Glad you found this helpful!
nice🔥🔥🔥
Every explanation of OKRs always tries to paint a KPI as some narrow, BAU measure. It's not and if it is it's only because it's been used that way. Look into something called a KPI tree or a Results Oriented KPIs (ROKS). It's much better at ensuring outcomes are tied back to strategy vs. a siloed outcome.
Hi Piero, I totally understand where you are coming from. I think there are different types of KPIs and here and there the line between the KPIs and OKRs might be really thin. Many KPis might even end up as your KR's time to time. The main difference usually is rather around the cadance and how actionable one or another is. KPIs rather change less but are absolutely crucial for the business. BAU doesn't mean it's not important or that it's less important. OKRs are rather very "aggressive" focus areas for each quarter. Best is if OKRs are really narrow and focus on the question - what do we want to improve and how? OKRs should affect your KPIs and help to hit them. If you are not setting goals for better performance then what for are you setting them!? And I also agree that methodologies evolve and change in time (as they should) so new ways of KPis can be really similar to OKRs one day. In this video, we are indeed focusing more on the most used way of KPIs. The goal of the video is to help people who just, for example, track their revenue and think it's an sales OKR but they could do so much more and more fruitful goal-setting to target challenges to overcome and opportunities to take. Revenue stays as an KPI to show what needs to be achieved and OKR is there to figure out how to achieve it.
KPIs are indicators, there should be ranges if you're hitting green, amber or red. This video explained KPIs as equivalent to a fixed target. I'm not sure the reason why, can someone please enlighten me.
I like this point.
@Mirell Põllumäe Assuming you are correct, based on your experience. Then this is just a goal. Who needs the stupid initials KPI.
@Mirell Põllumäe Thank you so much for taking time on responding to my comment. I really appreciate it. I understand and I like your point that ranges really adds weight on work. :) I'm just confused because the colors/ranges is what made KPIs different from the fixed target. And I'm just concerned that people will be more confused if "indicators = KPIs" will be explained similarly with "fixed targets". Maybe next time it can be explained as fixed targets not KPIs. I have several samples if you like, I can show you and we can discuss further. Please feel free to send me a personal message. God bless, again I appreciate you and your comment! :)
could it be that the indicator itself is fixed - but the evaluation of your progress towards this fixed indicator is expressed by the colors and accompanying ranges you mention?
if your performance is way too poor, it could be red, if your performance is getting close it could be amber, and if your performance is in the 'accomplished' range it could be green.

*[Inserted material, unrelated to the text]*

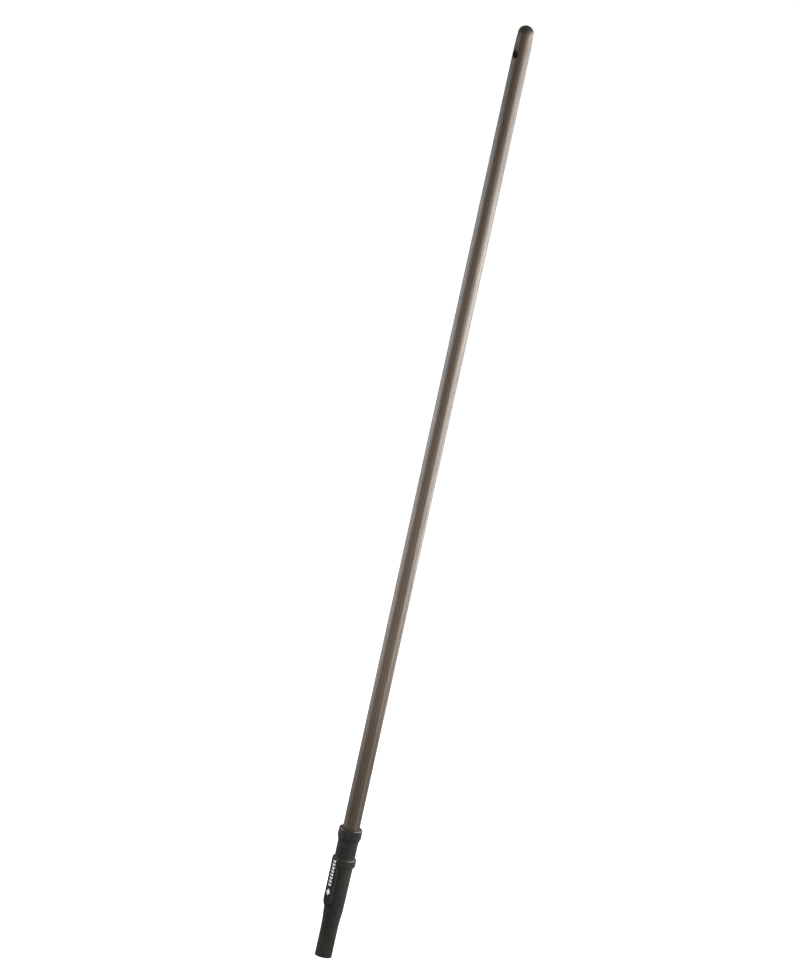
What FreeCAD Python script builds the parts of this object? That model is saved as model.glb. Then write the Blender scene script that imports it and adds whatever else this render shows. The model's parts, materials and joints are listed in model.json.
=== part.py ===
import FreeCAD, Part
import math
import os

# A fixed-length wooden pole with a push-in plug for a roller or brush head.
# Millimetres. +Z runs up the pole. The origin is the centre of the plug's end face.
# The label pad and the front mouth of the hanging hole face -Y, and the retaining screw faces +Y.

# The wooden shaft
POLE_LENGTH = 1500.0  # plug's end face to the crown of the dome
SHAFT_RADIUS = 13.0
DOME_HEIGHT = 10.5
DOME_RADIUS = 11.9  # where the dome starts, after the slight taper below it
HEAD_TAPER_LENGTH = 40.0
HANGING_HOLE_RADIUS = 5.0
HANGING_HOLE_BELOW_TOP = 45.0
HANGING_HOLE_SINK = 1.5  # depth of the countersink at each mouth
SPIGOT_RADIUS = 9.5  # the shaft's lower end is turned down to this inside the plug
SPIGOT_TOP = 88.0
SPIGOT_FOOT = 8.0
WOOD_CHAMFER = 1.5

# The plastic sleeve that covers the shaft's lower end and carries the plug
TAIL_RADIUS = 13.2
TAIL_END_ROUND = 0.8
SHOULDER_CORNER = 56.0  # where the plug's wall would meet the shoulder if it weren't rounded
SHOULDER_ROUND = 250.0
BODY_FOOT = 75.0
BODY_FOOT_RADIUS = 15.1
BODY_FOOT_ROUND = 1.0
BODY_TOP_RADIUS = 15.9
RING_BOTTOM = 147.0
RING_TOP = 160.2
RING_RADIUS = 18.6
RING_BOTTOM_ROUND = 1.8
RING_TOP_ROUND = 2.6
RING_SEAT_RADIUS = 15.3
NECK_RADIUS = 15.8
COLLAR_FLANK_FOOT = 186.5
COLLAR_FLANK_TOP = 194.0
COLLAR_RADIUS = 18.3
SLEEVE_TOP = 208.5
COLLAR_TOP_ROUND = 3.5
COLLAR_BOTTOM_ROUND = 2.0
MOUTH_CHAMFER = 0.6
GLUE_GAP = 0.05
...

But these ranges are measured against the fixed KPI value.
what is the best software to measure OKR and KPIs?
Try Atlassian. Jira.
Thank you for explaining a precise usecase 👍🏼
This was a very informative video, Thank you
Glad you found it helpful!
this makes depressed I don't know why
I think I know now. It's the horrible globohomo graphics
We need to clarify what a KPI is!
A KPI is a metric that has a target value set by the company for a key business area (using a goal). The company monitors and tracks progress to see if the goal is reached or not . If it fails to reach the intended goal, corrective action is needed. Therefore the goal has to be revised or design a new one. Hope this helps!